Thanks for that Hughie, You made my day


----------



## The_Derp_Lane (Sep 5, 2016)

I remember finding it by accident, I couldn't believe it since I never knew where it was. Great photos.


----------



## dirge (Sep 6, 2016)

Well that's different! Cheers for sharing.


----------



## Mikeymutt (Sep 6, 2016)

That's a nice set hughie.I often pop by here and photograph it.it's so apmospheric


----------



## HughieD (Sep 6, 2016)

Mikeymutt said:


> That's a nice set hughie.I often pop by here and photograph it.it's so apmospheric



Cheers mate. Actually it was your excellent set of pix that inspired me to search this place out.

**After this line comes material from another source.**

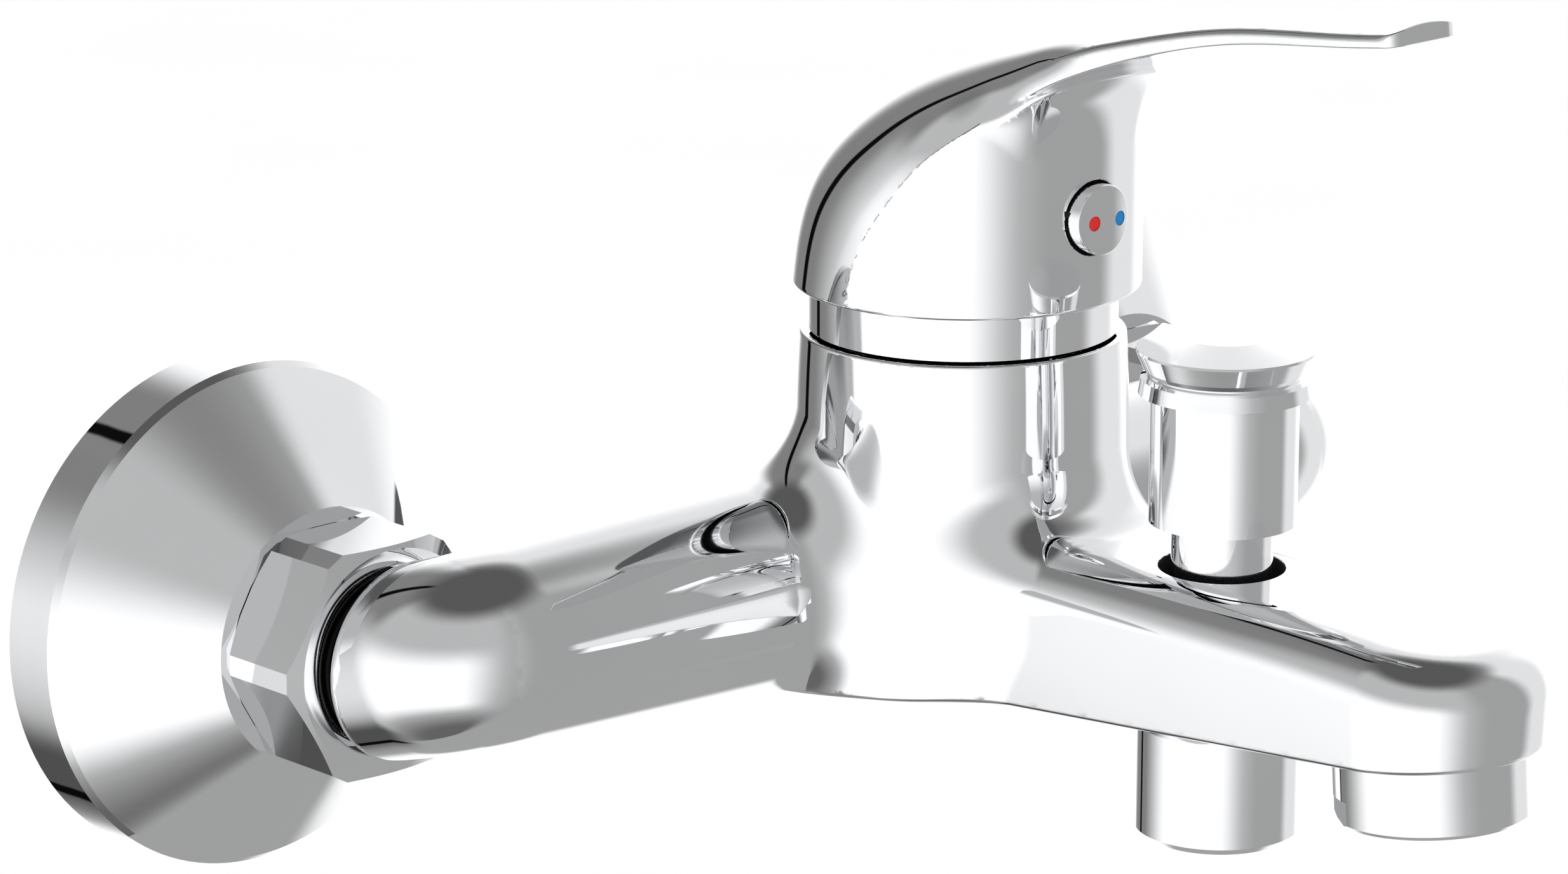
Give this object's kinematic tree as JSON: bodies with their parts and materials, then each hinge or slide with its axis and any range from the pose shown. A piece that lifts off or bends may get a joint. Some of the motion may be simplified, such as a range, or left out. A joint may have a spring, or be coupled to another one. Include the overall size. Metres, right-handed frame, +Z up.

So when it turned out to be a short drive from we were staying it was a no-brainer.


----------



## Mikeymutt (Sep 6, 2016)

Awww mate you should have messaged me.I would have told you and give you a few other places too around there


----------



## HughieD (Sep 6, 2016)

Mikeymutt said:


> Awww mate you should have messaged me.I would have told you and give you a few other places too around there



Was originally going to message you to see if we could meet up but saw you were going to be on your hols the week we were in Norfolk. Next time...


----------



## Mikeymutt (Sep 6, 2016)

HughieD said:


> Was originally going to message you to see if we could meet up but saw you were going to be on your hols the week we were in Norfolk. Next time...


OK hughie next time.shame I was away at the same time.I will show you some stuff next time


----------



## HughieD (Sep 6, 2016)

Mikeymutt said:


> OK hughie next time.shame I was away at the same time.I will show you some stuff next time



Cheers Mikey - look forward to that. In the end did the lime kilns, the pavilion, RAF Sculthorpe, several pillboxes and 9 churches!


----------



## Rubex (Sep 6, 2016)

I'm going to have to visit this place myself soon. Love your take on this HughieD


----------



## degenerate (Sep 7, 2016)

Nice one Hughie, looks like a place I'd enjoy to walk around


----------



## HughieD (Sep 7, 2016)

Rubex said:


> I'm going to have to visit this place myself soon. Love your take on this HughieD



I went in late afternoon....try sunrise and it'll be front lit.


----------



## flyboys90 (Sep 9, 2016)

Cracking find.Thanks for sharing.


----------